5. 4721 sayılı Kanun'un 1007 nci maddesi gereğince açılan davalarda, tapu kaydının iptali nedeniyle tapu sahibinin oluşan gerçek zararı neyse tazminatın miktarı da o kadar olmalıdır. Gerçek zarar, tapu kaydının iptali nedeniyle tapu malikinin mal varlığında meydana gelen azalmadır. Tazminat miktarı zarar verici eylem gerçekleşmemiş olsaydı zarar görenin mal varlığı ne durumda olacak idiyse aynı durumun tesis edilebileceği miktarda olmalıdır. Zarara uğrayan kişinin gerçek zararı ise tazminat miktarının belirlenmesinde esas alınacak değerlendirme tarihine göre belirlenecek olup bu tarihe göre tapusu iptal edilen taşınmazın niteliği ve değeri belirlenmelidir. Taşınmazın niteliği arazi ise net gelir metodu yöntemi ile, arsa vasfında ise değerlendirme gününden önceki özel amacı olmayan emsal satışlara göre hesaplanması suretiyle gerçek değer belirlenmelidir.

6. 6098 sayılı Türk Borçlar Kanunu'nun (6098 sayılı Kanun )146 ncı maddesi (eski 125 inci md.)

3. Değerlendirme

1. Mahkemelerin nihai kararlarının bozulması 6100 sayılı Kanun’un geçici 3 üncü maddesinin atfıyla 1086 sayılı Kanun’un 26.09.2004 tarihli ve 5236 sayılı Kanun'la yapılan değişiklikten önceki 428 inci maddesinde yer alan sebeplerden birinin varlığı hâlinde mümkündür.

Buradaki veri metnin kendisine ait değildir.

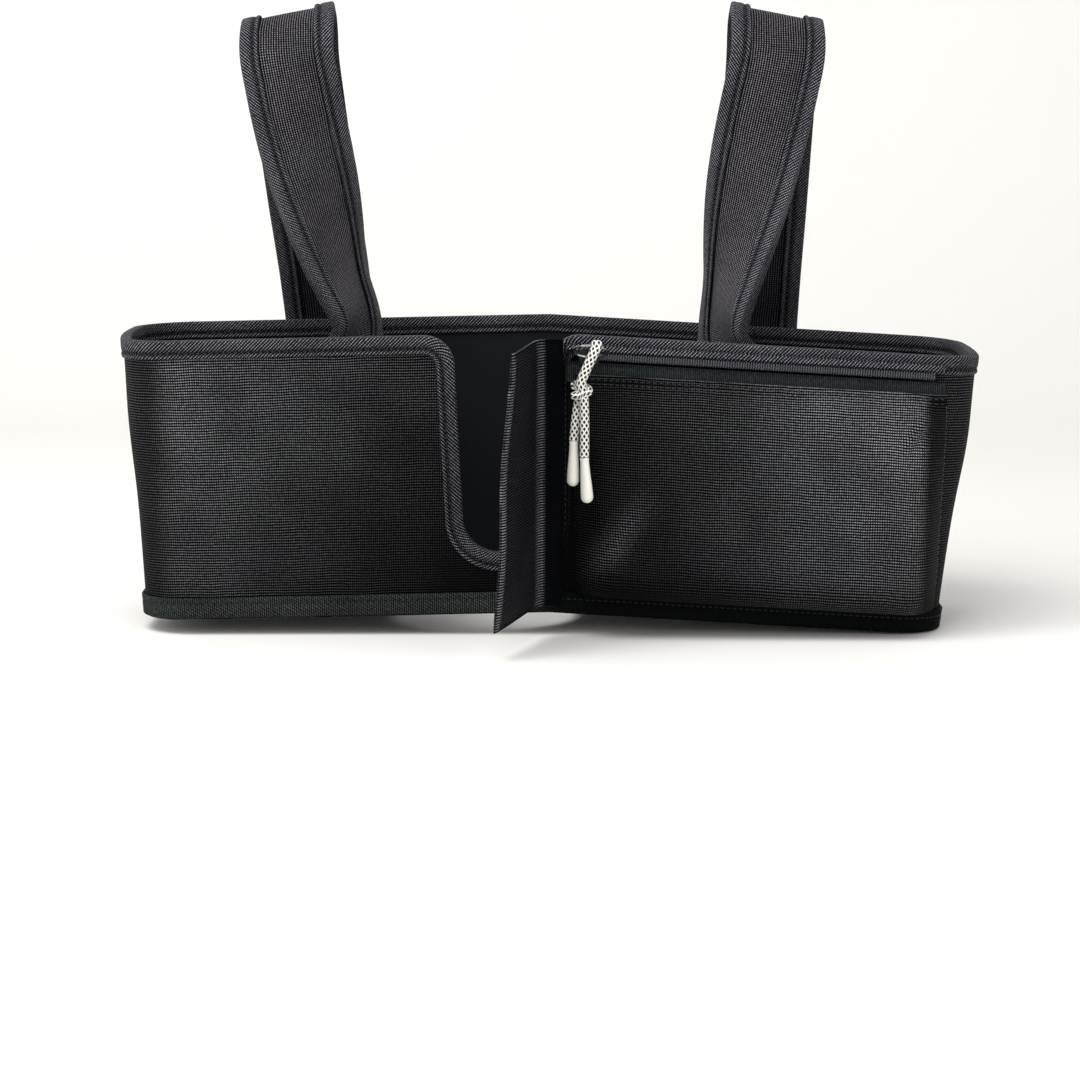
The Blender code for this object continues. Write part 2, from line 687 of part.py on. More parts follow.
def make_crown(outer):
    """The crown: an arch across the front plate that the ring's wire runs under."""
    clear = 2 * RING_WIRE + 2 * SEAT
    top = outer + clear + CROWN_BAR
    half = CROWN_SPAN / 2
    inner = half - CROWN_BAR
    foot = SLIDER_PLATE / 2 - outer
    bow = ((foot, half), (-top, half), (-top, -half), (foot, -half))
    eye = ((foot, -inner), (-outer - clear, -inner), (-outer - clear, inner), (foot, inner))
    outline = rounded(bow, (CROWN_BAR * 1.6,) * 2, 4)
    arch = np.concatenate([outline, rounded(eye, (CROWN_BAR * 0.8,) * 2, 4)])
    return swept("slider_crown", placed(0, (-CROWN_WIDTH / 2, CROWN_WIDTH / 2), arch), "black_nickel")


def ring_frame():
    """The ring's pivot: on the wire that runs under the crown, its front raised by RING_RISE."""
    frame = slider_frame() @ Matrix.Translation((0, -pivot_depth(), 0))
    return frame @ Matrix.Rotation(math.radians(-RING_RISE), 4, "X")


def make_ring():
    """A wire ring whose back lies on the pivot."""
    around = np.linspace(0, 2 * math.pi, RING_STEPS, endpoint=False)
    section = np.linspace(0, 2 * math.pi, 8, endpoint=False)
    radial = RING_RADIUS + RING_WIRE * np.cos(section)
    x = np.sin(around)[:, None] * radial
    y = np.cos(around)[:, None] * radial - RING_RADIUS
    z = np.tile(RING_WIRE * np.sin(section), (len(around), 1))
    ring = swept("pull_ring", np.stack([x, y, z], axis=2), "nickel", closed=True)
    ring.matrix_local = ring_frame()
    return ring


def make_tube(name, points, girth=1.0):
    """A cord: a curve with a round bevel through these points, its girth a share of the full one."""
    curve = bpy.data.curves.new(name, "CURVE")
    curve.dimensions = "3D"
    curve.bevel_depth = CORD_RADIUS
    curve.bevel_resolution = 2
    curve.use_fill_caps = True
    spline = curve.splines.new("POLY")
    spline.points.add(len(points) - 1)
    for point, place, share in zip(spline.points, points, np.broadcast_to(girth, len(points))):
        point.co = (*place, 1.0)
        point.radius = share
    obj = bpy.data.objects.new(name, curve)
    bpy.context.scene.collection.objects.link(obj)
    curve.materials.append(material("braided_cord"))
    obj.parent = bpy.data.objects["organizer"]
    return obj


def smooth_route(points, steps):
    """A Catmull-Rom curve through the route's points, with its own count for each stretch."""
    p = np.array(points, dtype=float)
    counts = np.broadcast_to(steps, len(p) - 1)
    p = np.concatenate([[2 * p[0] - p[1]], p, [2 * p[-1] - p[-2]]])
    path = []
    for a, b, c, d, count in zip(p, p[1:], p[2:], p[3:], counts):
        for t in np.linspace(0, 1, count, endpoint=False):
            bend = (2 * a - 5 * b + 4 * c - d) * t**2 + (3 * b - a - 3 * c + d) * t**3
            path.append(0.5 * (2 * b + (c - a) * t + bend))
    path.append(p[-2])
    return np.array(path)


def ring_point(x):
    """The middle of the ring's wire on its front half, x to the right of its middle."""
    depth = RING_RADIUS + math.sqrt(RING_RADIUS**2 - x**2)
    return np.array((ring_frame() @ Matrix.Translation((x, -depth, 0))).translation)


def make_pull():
    """The ring, and a cord folded over its front, knotted, with a tip on each tail."""
    ring = make_ring()
    fold = ring_point(FOLD_X)
    middle = np.array(ring_frame().translation)
    knot = np.array([middle[0] + KNOT_X, fold[1], fold[2] - KNOT_DROP])
    hanging = [make_loop(fold, knot), make_knot(knot)]
    hanging += make_tail("left", knot, LEFT_TAIL)
    hanging += make_tail("right", knot, RIGHT_TAIL)
    pivot = Matrix.Translation(ring.matrix_basis.translation)
    for piece in hanging:
        piece.data.transform(pivot.inverted() @ piece.matrix_basis)
        piece.matrix_basis = pivot


def make_loop(fold, knot):
    """The cord over the ring: flattened where it folds, then two strands down to the knot."""
    bend = RING_WIRE + SEAT + CORD_RADIUS * FOLD_FLATTENED
    neck = knot + (0, 0, KNOT_SIZE[2] / 2 + SEAT)
    turns = np.radians(np.linspace(0, 180, 7))
    arch = fold + np.column_stack([np.zeros(7), -bend * np.cos(turns), bend * np.sin(turns)])
    shoulder = lerp(fold, neck, LOOP_SHOULDER / (fold[2] - neck[2]))
    wide = np.array([0.0, LOOP_HALF_WIDTH, 0.0])
    route = [neck - wide, shoulder - wide, *arch, shoulder + wide, neck + wide]
    girth = [1.0, 1.0, *np.full(7, FOLD_FLATTENED), 1.0, 1.0]
    return make_tube("pull_cord_loop", route, girth)


def make_knot(centre):
    mesh = bpy.data.meshes.new("pull_knot")
    shape = bmesh.new()
    bmesh.ops.create_uvsphere(shape, u_segments=16, v_segments=10, radius=0.5)
    bmesh.ops.scale(shape, vec=KNOT_SIZE, verts=shape.verts)
    flat = KNOT_SIZE[2] * 0.47
    for vert in shape.verts:
        vert.co.z = max(-flat, min(flat, vert.co.z))
    shape.to_mesh(mesh)
    shape.free()
    knot = add_object("pull_knot", mesh, "braided_cord")
    knot.location = centre
    return knot


def make_tail(side, knot, offsets):
    """A tail from under the knot to its tip, and the moulded tip on its end."""
    start = knot + np.array(offsets[0]) * (1, 1, 0) - (0, 0, KNOT_SIZE[2] / 2 + SEAT)
    route = [start] + [knot + np.array(offset) for offset in offsets[1:]]
    cord = make_tube(f"pull_cord_{side}", smooth_route(route, 4))
    top = route[-1] - (0, 0, SEAT)
    tip = make_tip(f"pull_tip_{side}", top)
    return [cord, tip]


def make_tip(name, top):
    """A moulded cap: round, a little wider towards its domed end."""
    turns = np.linspace(0, 2 * math.pi, TIP_SIDES, endpoint=False)
    straight = np.linspace(0, 1 - TIP_END_RADIUS / TIP_LENGTH, 4)
    profile = [(TIP_TOP_RADIUS * TIP_MOUTH, 0.0)]
    for t in straight:
        down = TIP_MOUTH_EDGE + t * (TIP_LENGTH - TIP_MOUTH_EDGE)
        profile.append((lerp(TIP_TOP_RADIUS, TIP_END_RADIUS, t), down))
    for dome in np.radians((35, 65, 82)):
        rise = TIP_END_RADIUS * math.sin(dome)
        profile.append((TIP_END_RADIUS * math.cos(dome), TIP_LENGTH - TIP_END_RADIUS + rise))
    circle = np.column_stack([np.cos(turns), np.sin(turns)])
    rings = [top + np.insert(r * circle, 2, -down, axis=1) for r, down in profile]
    return swept(name, np.array(rings), "moulded_tip")


# Straps
def strap_stack():
    """From a strap's middle to the outside of its edge tape."""
    return STRAP_WEB / 2 + STRAP_TAPE_PLAY + TAPE


def back_face(z, outward):
    """The back wall's outer or inner face at height z."""
    return -front_y(z) if outward else -front_y(z) - WALL


def strap_route(spec):
    """Centre line of a strap from its inner end, up over the bar, to its outer end, with
    the direction of its width at each point."""
    wrap = BAR_RADIUS + SEAT + strap_stack()
    seat = strap_stack() + SEAT + PATCH_THICKNESS + SEAT
    heights = np.linspace(STRAP_END, STRAP_END + PATCH_HEIGHT, 4)
    top, end, front = spec["top"], spec["end"], spec["front"]
    leave = heights[-1]
    inner = back_face(leave, False) - seat
    stops = [(end, back_face(z, False) - seat, z, 0.0, n) for z, n in zip(heights, (1, 1, 3, 4))]
    lift = (lerp(end, front, LIFT_ACROSS), inner - LIFT_FORWARD, leave + LIFT_RISE)
    waist = (lerp(front, top, WAIST_ACROSS), WAIST_Y, WALL_TOP + WAIST_RISE)
    shoulder = (lerp(front, top, SHOULDER_ACROSS), BAR_Y - wrap * SHOULDER_HUG, WALL_TOP + SHOULDER_RISE)
    stops += [
        (*lift, STRAP_TWIST * LIFT_TWIST, 7),
        (front, RIM_CROSS_Y, WALL_TOP + RIM_CROSS_RISE, STRAP_TWIST, 5),
        (*waist, STRAP_TWIST * WAIST_TWIST, 4),
        (*shoulder, STRAP_TWIST * SHOULDER_TWIST, 3),
    ]
    for angle in np.radians(np.linspace(WRAP_START, 0, STRAP_ARC_STEPS)):
        stops.append((top, BAR_Y + wrap * math.cos(angle), BAR_HEIGHT + wrap * math.sin(angle), 0.0, 1))
    rim_out = -front_y(WALL_TOP) + SEAT + TAPE + SEAT + strap_stack()
    off_bar = np.array([top, BAR_Y + wrap, BAR_HEIGHT])
    middle = lerp(off_bar, np.array([end, rim_out, RIM_HEIGHT]), BACK_BEND)
    stops[-1] = (*stops[-1][:4], 2)
    stops.append((*middle, 0.0, 2))
    stops.append((end, rim_out + BACK_EASE, RIM_HEIGHT, 0.0, 3))
    stops += [(end, back_face(z, True) + seat, z, 0.0, 1) for z in heights[::-1]]
    stops = np.array(stops)
    risen = np.clip((stops[:, 2] - RIM_HEIGHT) / (BAR_HEIGHT - RIM_HEIGHT), 0, 1)
    stops[:, 2] += droop(stops[:, 0]) * (1 - risen)
    route = smooth_route(stops[:, :4], stops[:-1, 4].astype(int))
    path, yaw = route[:, :3], route[:, 3]
    roll = np.clip((path[:, 2] - RIM_HEIGHT) / (BAR_HEIGHT - RIM_HEIGHT), 0, 1) ** 2 * BAR_TILT
    yaw, roll = np.radians(yaw) * spec["side"], np.radians(roll) * spec["side"]
    width = np.stack([np.cos(yaw) * np.cos(roll), np.sin(yaw) * np.cos(roll), np.sin(roll)], axis=1)
    return path, width


def strap_sections(path, width, profile):
    """A profile of (across, off the face) corners carried along the strap."""
    along = unit(np.gradient(path, axis=0))
    across = unit(width - (width * along).sum(axis=1, keepdims=True) * along)
    face = np.cross(across, along)
    return path[:, None] + across[:, None] * profile[:, :1] + face[:, None] * profile[:, 1:]


def make_strap(name, spec):
    path, width = strap_route(spec)
    half, thick = STRAP_WIDTH / 2 - TAPE - SEAT, STRAP_WEB / 2
    inner = half - STRAP_TAPE_LEG
    columns = (-half, -inner, inner, half)
    web = np.array([(x, -thick) for x in columns] + [(x, thick) for x in columns[::-1]])
    swept(f"strap_{name}", strap_sections(path, width, web), "strap_web")
    folded = channel_profile(STRAP_TAPE_LEG, thick + STRAP_TAPE_PLAY, TAPE)
    for edge, side in (("outer", -1), ("inner", 1)):
        across = np.column_stack([side * (half + folded[:, 1]), folded[:, 0]])
        label = edge if spec["side"] > 0 else {"outer": "inner", "inner": "outer"}[edge]
        swept(f"strap_{name}_binding_{label}", strap_sections(path, width, across), "binding_tape")
    make_patches(name, spec)


def make_patches(name, spec):
    """Hook-and-loop patches between a strap's two ends and the back wall."""
    half = STRAP_WIDTH / 2 - STRAP_TAPE_LEG - PATCH_MARGIN
    low, high = STRAP_END + PATCH_MARGIN, STRAP_END + PATCH_HEIGHT - PATCH_MARGIN
    x = spec["end"]
    for place, outward in (("inner", False), ("outer", True)):
        side = 1 if outward else -1
        near, far = SEAT, SEAT + PATCH_THICKNESS + TAPE
        corners = []
        for z, off in ((low, near), (low, far), (high, far), (high, near)):
            corners.append((back_face(z, outward) + side * off, z))
        loops = placed(0, (x - half, x + half), np.array(corners))
        swept(f"patch_{name}_{place}", hung(loops), "hook_and_loop")


def centre_on_base():
    """Moves the whole organizer so its rigid pieces stand on z = 0, centred on the origin."""
    bpy.context.view_layer.update()
    graph = bpy.context.evaluated_depsgraph_get()
    low, high = np.full(3, np.inf), np.full(3, -np.inf)
    for obj in bpy.data.objects:
        if obj.type != "MESH" or obj.hide_render or obj.name.startswith(("pull_knot", "pull_tip")):
            continue
        shown = obj.evaluated_get(graph)
        corners = np.array([shown.matrix_world @ v.co for v in shown.data.vertices])
        low, high = np.minimum(low, corners.min(axis=0)), np.maximum(high, corners.max(axis=0))
    shift = -np.array([(low[0] + high[0]) / 2, (low[1] + high[1]) / 2, low[2]])
    bpy.data.objects["organizer"].location = shift
    bpy.context.view_layer.update()
    print("moved by", shift.round(5).tolist(), "size", (high - low).round(4).tolist())
    for name, frame in (("slider", slider_frame()), ("pull's pivot", ring_frame())):
        print(name, "at", (np.array(frame.translation) + shift).round(5).tolist())
    print("zipper runs along", zip_axis().round(5).tolist())


def main():
    clear_scene()
    root = bpy.data.objects.new("organizer", None)
    bpy.context.scene.collection.objects.link(root)
    cut_notch(make_walls())
    make_base()
    make_cup_hole_binding()
    make_rim_binding()
    make_bottom_binding()
    make_dividers()
    make_flap()
    make_pocket()
    make_zipper()
    make_slider()
    make_pull()
    for name, spec in STRAPS.items():
        make_strap(name, spec)
    centre_on_base()


main()
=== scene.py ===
import math

import bpy
import numpy as np
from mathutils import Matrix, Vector


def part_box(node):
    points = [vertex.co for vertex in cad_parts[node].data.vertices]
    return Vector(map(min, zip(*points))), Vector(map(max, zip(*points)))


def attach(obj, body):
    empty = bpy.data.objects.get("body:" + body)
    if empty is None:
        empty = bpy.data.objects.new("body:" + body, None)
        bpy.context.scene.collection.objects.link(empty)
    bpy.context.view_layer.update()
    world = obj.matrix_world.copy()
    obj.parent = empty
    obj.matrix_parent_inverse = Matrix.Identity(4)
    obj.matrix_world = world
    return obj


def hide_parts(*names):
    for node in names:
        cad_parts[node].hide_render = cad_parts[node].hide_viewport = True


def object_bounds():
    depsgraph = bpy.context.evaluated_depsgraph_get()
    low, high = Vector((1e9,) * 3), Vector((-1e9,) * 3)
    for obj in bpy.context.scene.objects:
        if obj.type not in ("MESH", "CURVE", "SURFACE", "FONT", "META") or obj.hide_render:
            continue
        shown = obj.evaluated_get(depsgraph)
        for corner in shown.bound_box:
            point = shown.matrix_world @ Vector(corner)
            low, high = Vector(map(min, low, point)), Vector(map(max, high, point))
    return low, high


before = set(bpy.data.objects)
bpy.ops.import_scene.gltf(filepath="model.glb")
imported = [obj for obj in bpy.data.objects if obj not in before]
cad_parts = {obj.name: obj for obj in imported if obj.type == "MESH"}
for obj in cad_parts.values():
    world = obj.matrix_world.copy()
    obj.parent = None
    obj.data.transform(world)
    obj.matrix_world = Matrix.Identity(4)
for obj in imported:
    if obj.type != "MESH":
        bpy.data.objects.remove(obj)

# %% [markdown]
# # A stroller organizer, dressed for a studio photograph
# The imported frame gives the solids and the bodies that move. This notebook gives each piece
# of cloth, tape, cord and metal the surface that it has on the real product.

cad_box = [list(corner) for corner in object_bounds()]
print("frame box, mm:", [[round(c * 1000, 1) for c in corner] for corner in cad_box])

# %% [markdown]
# ## Sizes
# These lengths, in metres, are the product's own. Heights start at the floor of the tray, and
# x at the middle of its rim. The whole tray sags a little from its middle to each end.

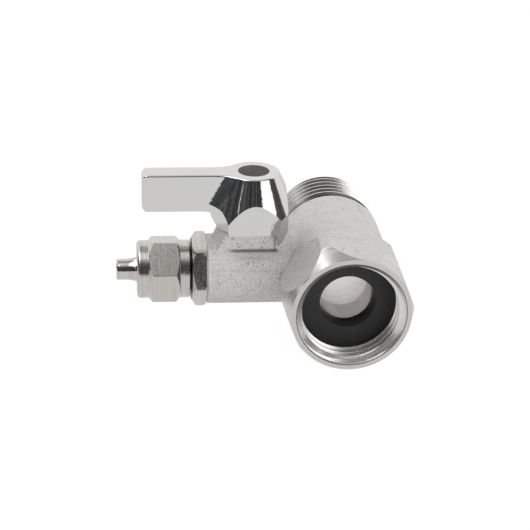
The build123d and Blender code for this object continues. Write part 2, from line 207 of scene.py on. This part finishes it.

2. Temyizen incelenen mahkeme kararının bozmaya uygun olduğu, kararda ve kararın gerekçesinde hukuk kurallarının somut olaya uygulanmasında bir isabetsizlik bulunmadığı, davalı tarafın aynı temyiz sebeplerini Dairemizin bozma ilamı öncesinde sunduğu dilekçelerinde belirttiği, bozma ile kesinleşen ve karşı taraf yararına kazanılmış hak durumunu oluşturan yönlerin ise yeniden incelenmesine hukukça imkân bulunmadığı anlaşılmakla; temyiz dilekçesinde ileri sürülen nedenler kararın bozulmasını gerektirecek nitelikte görülmemiştir.

VI. KARAR

Açıklanan sebeplerle;

Davacılar vekilinin yerinde görülmeyen tüm temyiz itirazlarının reddi ile usul ve kanuna uygun olan kararın ONANMASINA,

Davacılarda peşin alınan temyiz harçlarının Hazineye irat kaydedilmesine,

05.06.2023 tarihinde oy çokluğuyla karar verildi.

MUHALEFET ŞERHİ

Yargıtay (Kapatılan) 20. Hukuk Dairesinin 28.05.2019 tarihli ve 2019/1017 Esas, 2019/3705 Karar sayılı ilamındaki karara muhalif olarak imza attığım karşı oy yazısındaki gerekçelerinde belirtitiğim tapu sicilinin düzenlenmesin de TMK'nın 1007 nci kapsamında değerlendirilmesi ve tapu memurunun hukuka aykırı olmasınını zorunlu olmayıp kusursuz tehlike sorumluluğu karşısında murisin taşınmazlarının hukuka aykırı olarak el değiştirmesinin zarara sebebiyet vermesi nedeniyle devlet zararlarından sorumludur, gerekçesi ile Dairemizin sayın çoğunluğunun görüşlerine katılmıyorum.